◆ **PROBLEM DESCRIPTION**
Extract all lines from the data beneath that include the word "Continue".

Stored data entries
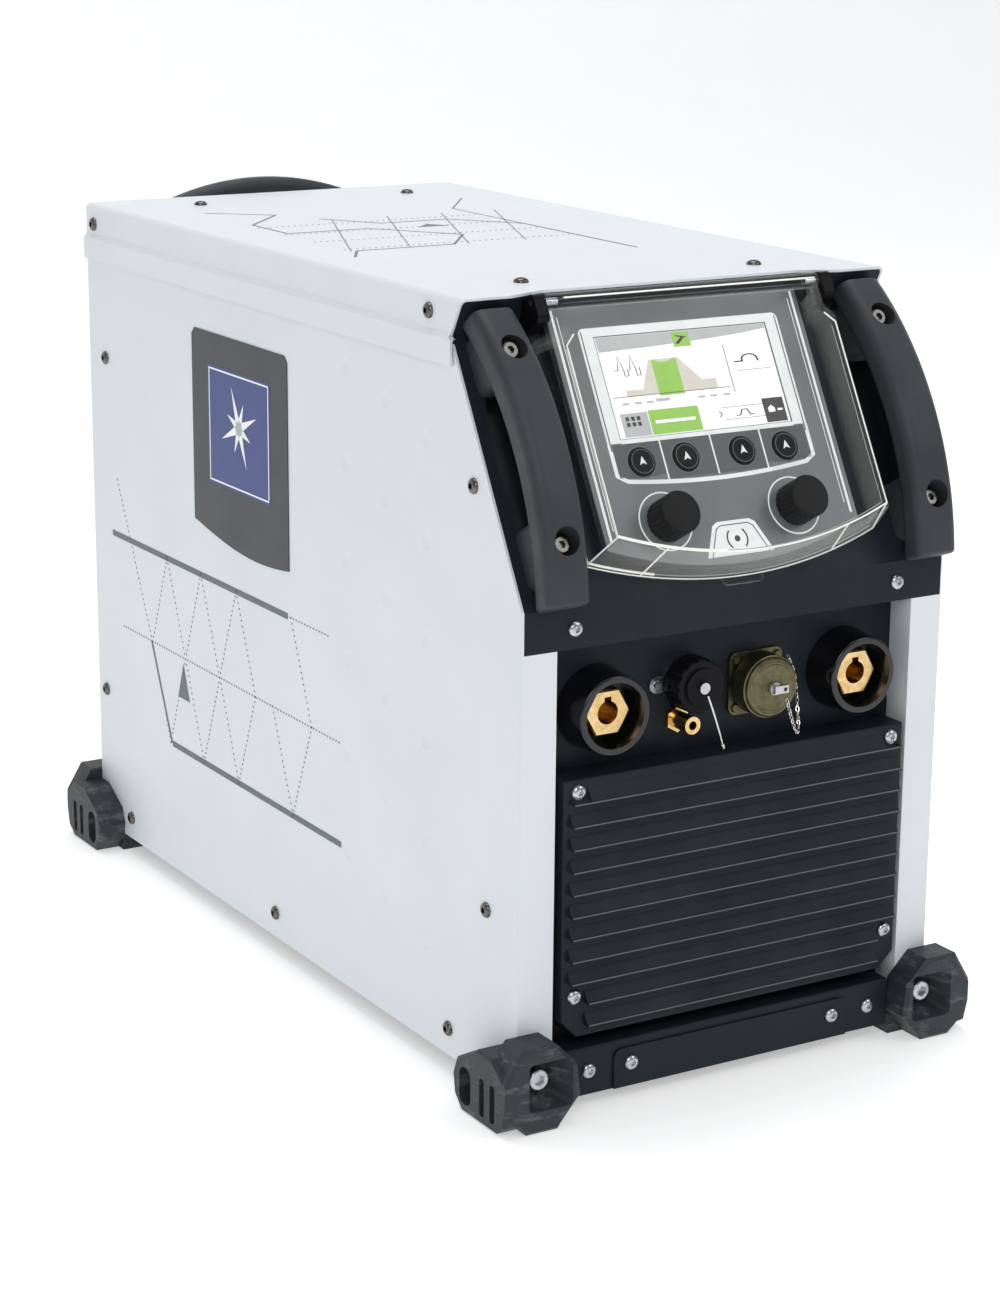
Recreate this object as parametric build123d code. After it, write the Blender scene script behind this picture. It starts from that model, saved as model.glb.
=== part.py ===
from build123d import *
import os
from math import atan2, cos, pi, sin, sqrt

# TIG welding machine, in millimetres.
# Pieces are drawn in the body frame: x to the right, y = 0 at the front flanges and growing to the
# rear, z = 0 at the lower edge of the side panels. write() moves each piece to the part's frame,
# whose origin is on the ground under the middle of the machine.

# ---- overall sizes
BODY_WIDTH = 280.0
BODY_LENGTH = 560.0
BODY_HEIGHT = 430.0
GROUND_GAP = 12.0        # from the ground to the side panels' lower edge
FRONT_REACH = 20.0       # feet in front of the flanges, and behind the body
REAR_REACH = 32.0        # rear handle behind the body
FOOT_SIDE = 19.0         # feet outside the side panels

# ---- sheet metal
SHEET = 1.5
PLATE = 2.0
JOGGLE = 2.3             # how far the cover's lower band stands out
DIMPLE_RADIUS = 5.5
DIMPLE_DEPTH = 0.8
CORNER_RADIUS = 4.0
FLANGE_WIDTH = 22.0
RECESS = 18.0            # connection panel behind the flanges
BAND_TOP = 407.5
BAND_BOTTOM = 393.5
PANEL_TOP = 405.0

# ---- console
KNEE_HEIGHT = 274.0
STRIP_BOTTOM = 251.0
CONSOLE_DEPTH = 76.0     # the slope's upper end behind the flanges
CONSOLE_TOP = 409.0
BEZEL_WALL = 3.0
VISOR_EAR_Y = 65.0       # front edge of the top cover beside the handles
VISOR_MIDDLE_Y = 74.5    # and behind the clear cover
EAR_INNER_X = 112.0
EAR_RAMP_X = 85.0
RETURN_END_Y = 116.0
DECK_TOP = 5.5
DECK_WALL = 2.5
DECK_HALF = 85.0
DECK_LOW = (24.0, 8.0)   # lower edge of the deck at its corners and at its middle
DECK_HIGH = 166.0
OVERLAY = 1.5
OVERLAY_MARGIN = 2.0
SCREEN = (113.0, 58.5)
SCREEN_S = 115.5
BUTTON_S = 72.4
BUTTON_X = (-47.5, -18.7, 18.7, 47.5)
BUTTON_RADIUS = 8.2
BUTTON_TRAVEL = 0.8
KNOB_X = 42.5
KNOB_S = 38.0
KNOB_RADIUS = 12.0
KNOB_TOP = 24.5
SHAFT_RADIUS = 3.0
SHAFT_LOW = -4.3
KNOB_LOW = DECK_TOP + OVERLAY + 0.6
BOARD_TOP = -11.0       # control board under the console
RUNNING = 0.05           # radial clearance of a shaft that turns
GAP = 0.3                # clearance of pieces that move past each other

# ---- clear cover
COVER_HALF = 96.0
COVER_LOW = (20.0, 3.5)
COVER_WAIST_S = 148.0    # above it the cover is narrow, beside the hinge brackets
COVER_NECK_HALF = 90.0
COVER_FRONT = 28.8
COVER_WALL = 2.4
COVER_DRAFT = 14.0
HINGE_S = 163.0
HINGE_O = 19.0
BARREL_RADIUS = 4.5
PIN_RADIUS = 2.0

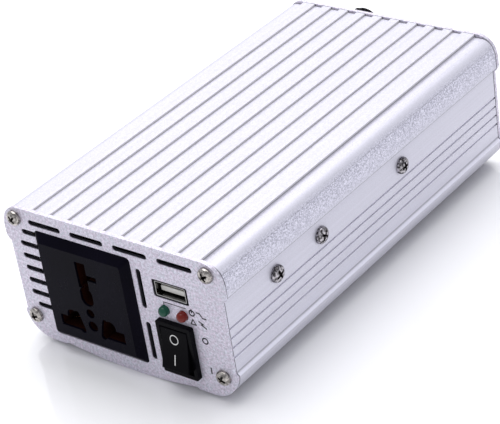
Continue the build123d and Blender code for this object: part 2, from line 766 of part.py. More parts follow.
def switch_wires():
    wires = []
    for z, x in ((SWITCH_Z, 28.0), (SWITCH_Z + 6, 32.0)):
        wires.append(thin_lead((SWITCH_X, SWITCH_DEPTH + 8, z), (x, 38), z + 5, 0.7))
    return group(wires)


def fan_wires():
    """Two leads from the fan's frame forward to the board."""
    wires = []
    for x, z in ((36.0, 38.0), (38.0, 35.5)):
        points = [(33, FAN_FRONT, z), (33, FAN_FRONT - 4, z), (x, 151, z - 6),
                  (x, 145, z - 6), (x, 145, BOARD[1])]
        wires.append(wire(points, 0.6, 1.5))
    return group(wires)


# ---- all parts -----------------------------------------------------------------------------
def build():
    parts = {
        "top_cover": top_cover(), "base_tray": base_tray(),
        "front_plate": front_plate(), "rear_plate": rear_plate(),
        "front_screws": front_screws(), "rear_screws": rear_screws(), "side_screws": side_screws(),
        "socket_body": socket_body(), "socket_back": socket_back(),
        "switch_housing": switch_housing(), "rocker": rocker(), "switch_blades": switch_blades(),
        "usb_shell": usb_shell(), "usb_tongue": usb_tongue(), "usb_contacts": usb_contacts(),
        "front_board": front_board(), "green_lamp": lamp(LED_X[0]), "red_lamp": lamp(LED_X[1]),
        "lamp_leads": lamp_leads(),
        "fan_frame": fan_frame(), "fan_bearing": fan_bearing(), "fan_rotor": fan_rotor(),
        "fan_screws": fan_screws(), "post_bushes": post_bushes(), "post_nuts": post_nuts(),
        "circuit_board": circuit_board(), "transistors": transistors(), "transistor_tabs": transistor_tabs(),
        "transistor_legs": transistor_legs(), "insulator_pads": insulator_pads(),
        "transistor_nuts": transistor_nuts(), "transformer_cores": transformer_cores(),
        "transformer_windings": transformer_windings(), "input_capacitors": input_capacitors(),
        "bus_capacitor": bus_capacitor(), "choke_core": choke_core(), "choke_winding": choke_winding(),
        "fuses": fuses(), "fuse_blades": fuse_blades(), "control_board": control_board(),
        "control_chips": control_chips(), "buzzer": buzzer(),
        "socket_wires": socket_wires(), "switch_wires": switch_wires(), "fan_wires": fan_wires(),
    }
    for name in contact_places():
        parts[name + "_contact"] = socket_contact(name)
    for pole in POST_Z:
        parts[pole + "_base"] = post_base(pole)
        parts[pole + "_stud"] = post_stud(pole)
        parts[pole + "_washer"] = post_washer(pole)
        parts[pole + "_cap"] = post_cap(pole)
        parts[pole + "_lead"] = post_lead(pole)
    return parts


def main():
    parts = build()
    front = min(part.bounding_box().min.Y for part in parts.values())
    shift = -round((front + POST_CAP_END) / 2, 2)
    print("front plate's outer face at Y =", shift)
    os.makedirs("parts", exist_ok=True)
    for name, part in parts.items():
        export_step(Pos(0, shift, 0) * part, f"parts/{name}.step")


main()
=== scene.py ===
import bpy
import bmesh
import json
import math
from mathutils import Matrix, Vector


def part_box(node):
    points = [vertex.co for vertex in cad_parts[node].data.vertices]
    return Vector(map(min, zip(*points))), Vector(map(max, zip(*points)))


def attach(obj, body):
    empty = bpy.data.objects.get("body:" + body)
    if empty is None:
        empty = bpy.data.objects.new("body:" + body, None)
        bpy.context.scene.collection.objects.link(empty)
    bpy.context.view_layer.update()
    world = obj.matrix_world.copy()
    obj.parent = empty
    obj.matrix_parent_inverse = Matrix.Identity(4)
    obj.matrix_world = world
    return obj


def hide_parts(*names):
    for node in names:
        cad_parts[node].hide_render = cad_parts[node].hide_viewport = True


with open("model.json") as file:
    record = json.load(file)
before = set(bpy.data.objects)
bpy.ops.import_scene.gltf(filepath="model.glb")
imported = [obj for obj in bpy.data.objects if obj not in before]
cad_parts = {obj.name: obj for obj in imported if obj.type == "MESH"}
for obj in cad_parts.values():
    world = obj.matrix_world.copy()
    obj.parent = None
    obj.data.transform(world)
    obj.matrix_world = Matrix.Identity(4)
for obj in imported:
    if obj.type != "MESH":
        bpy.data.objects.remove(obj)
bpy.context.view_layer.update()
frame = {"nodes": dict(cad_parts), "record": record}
MM = 0.001


# ---------------------------------------------------------------- places, in mm
def extent(node, corner, axis):
    """A node's lowest (0) or highest (1) coordinate along an axis, in mm."""
    return round(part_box(node)[corner][axis] / MM, 3)


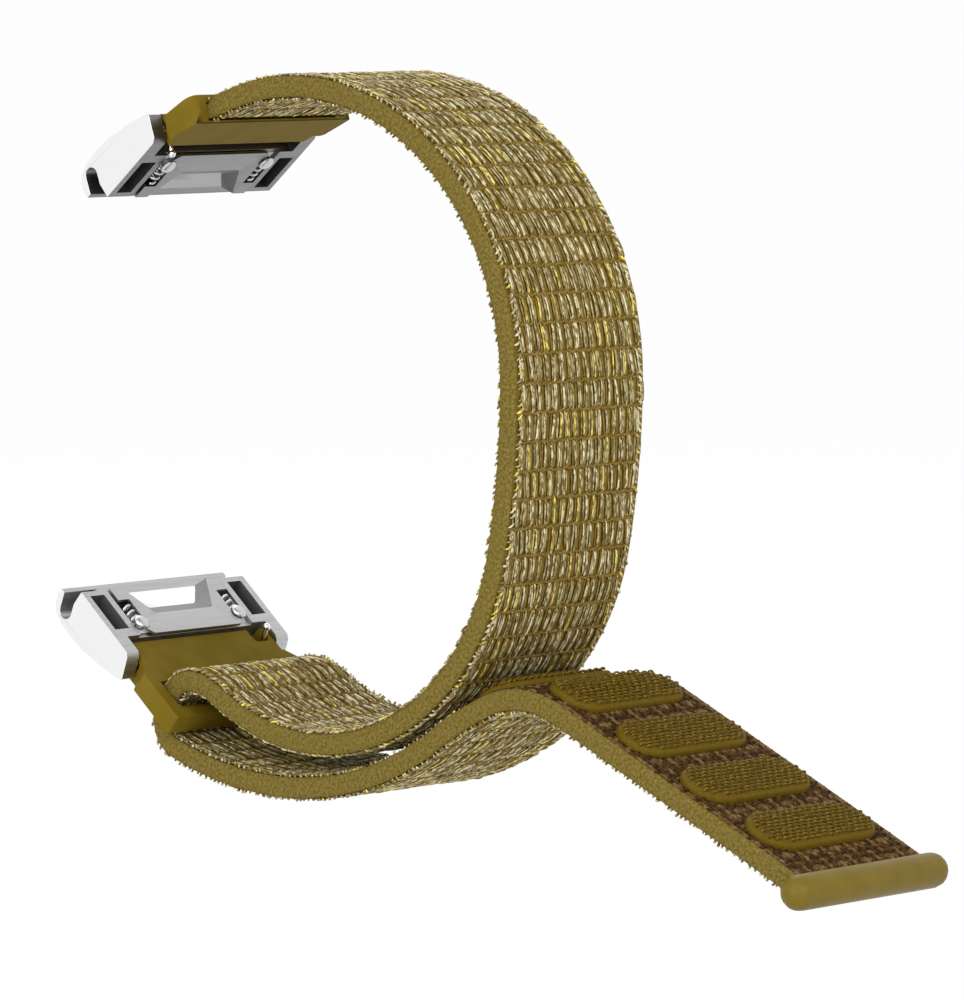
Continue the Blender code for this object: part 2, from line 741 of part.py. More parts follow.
def lug_slot_outline():
    """The round-bottomed slot for the watch's lug bar, leaning towards the hook."""
    centre = on_face(-LUG_SLOT_SETBACK, LUG_SLOT_DEPTH)
    radius = LUG_SLOT_WIDTH / 2
    lean = LUG_SLOT_TILT
    mouth = [polar(centre, radius, 180 * i / (2 * CORNER_STEPS) - lean)
             for i in range(2 * CORNER_STEPS + 1)]
    reach = LUG_SLOT_DEPTH - LIP_DEPTH + CUT_OVERRUN
    away = (reach * math.cos(math.radians(270 - lean)), reach * math.sin(math.radians(270 - lean)))
    left, right = mouth[-1], mouth[0]
    return mouth + [(left[0] + away[0], left[1] + away[1]),
                    (right[0] + away[0], right[1] + away[1])]


def make_connector_body(name, frame):
    half = CONNECTOR_WIDTH / 2
    body = add_part(name, prism(connector_outline(), half), frame, "polished_steel")
    cut(body, prism(lug_slot_outline(), half + CUT_OVERRUN), frame)
    floor = latch_floor()
    groove = TONGUE_DEPTH + SEAT_GAP
    pocket = LATCH_HALF_WIDTH + SEAT_GAP
    ear_inner = ear_inner_place()
    heel = FACE_LENGTH + HOOK_REACH + CUT_OVERRUN
    deep = CONNECTOR_DEPTH + CUT_OVERRUN
    cut(body, face_block((BAY_START, heel), (-CUT_OVERRUN, deep), (-ear_inner, ear_inner)), frame)
    cut(body, face_block((-CUT_OVERRUN, BAY_START + CUT_OVERRUN), (-CUT_OVERRUN, floor),
                         (-pocket, pocket)), frame)
    groove_end = WEB_THICKNESS + LATCH_TRAVEL + SEAT_GAP
    cut(body, face_block((-CUT_OVERRUN, groove_end), (-CUT_OVERRUN, groove),
                         (-pocket, pocket)), frame)
    cavity_end = TRAY_REAR + TRAY_REAR_SLOPE + LATCH_TRAVEL + SEAT_GAP
    cavity_side = LATCH_HALF_WIDTH - TRAY_FRONT_INSET + TRAY_SIDE_SLOPE
    cut(body, face_block((-CUT_OVERRUN, cavity_end), (-CUT_OVERRUN, groove),
                         (-cavity_side, cavity_side)), frame)
    spring_side = LATCH_HALF_WIDTH - NOTCH_WIDTH / 2
    trough = LATCH_SPRING_RADIUS + LATCH_SPRING_WIRE / 2 + SEAT_GAP
    spring_end = NOTCH_START + SEAT_GAP + LATCH_SPRING_LENGTH
    for side in (-1, 1):
        outer = side * (half - RECESS_EDGE)
        inner = side * (half - RECESS_EDGE - RECESS_WIDTH)
        cut(body, face_block((RECESS_START, RECESS_START + RECESS_LENGTH),
                             (-CUT_OVERRUN, RECESS_DEPTH), (outer, inner)), frame)
        cut(body, face_block((NOTCH_START, spring_end), (-CUT_OVERRUN, floor + trough),
                             (side * (spring_side - trough), side * (spring_side + trough))),
            frame)
        rivet_along, rivet_across = rivet_place(side)
        x, y = on_face(rivet_along, floor + RIVET_HOLE_DEPTH)
        cut(body, rod(RIVET_SHANK_RADIUS + PIN_GAP, (x, y, rivet_across),
                      (x, y - RIVET_HOLE_DEPTH - CUT_OVERRUN, rivet_across)), frame)
        cut(body, rod(PIN_TIP_RADIUS + PIN_GAP, (0, 0, side * (ear_inner - CUT_OVERRUN)),
                      (0, 0, side * (ear_inner + EAR_HOLE_DEPTH))), frame)


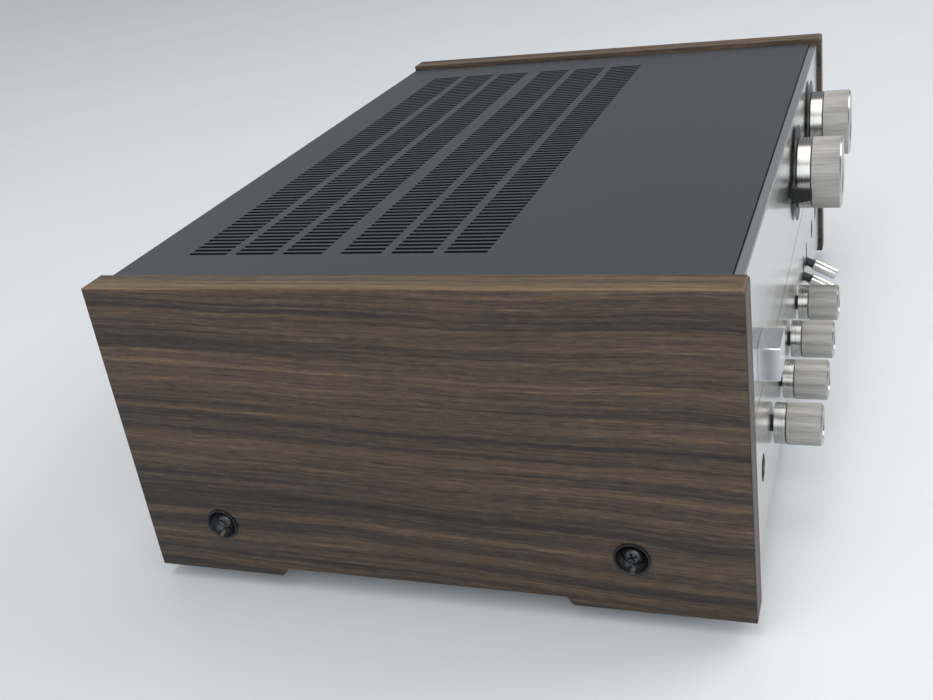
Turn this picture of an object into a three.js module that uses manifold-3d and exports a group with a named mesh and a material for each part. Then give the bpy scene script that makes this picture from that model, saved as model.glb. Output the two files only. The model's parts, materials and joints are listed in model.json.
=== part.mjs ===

◆ **EXERCISE RESPONSE**
Continue the build123d and Blender code for this object: part 2, from line 766 of part.py. More parts follow.
Continue the Blender code for this object: part 2, from line 741 of part.py. More parts follow.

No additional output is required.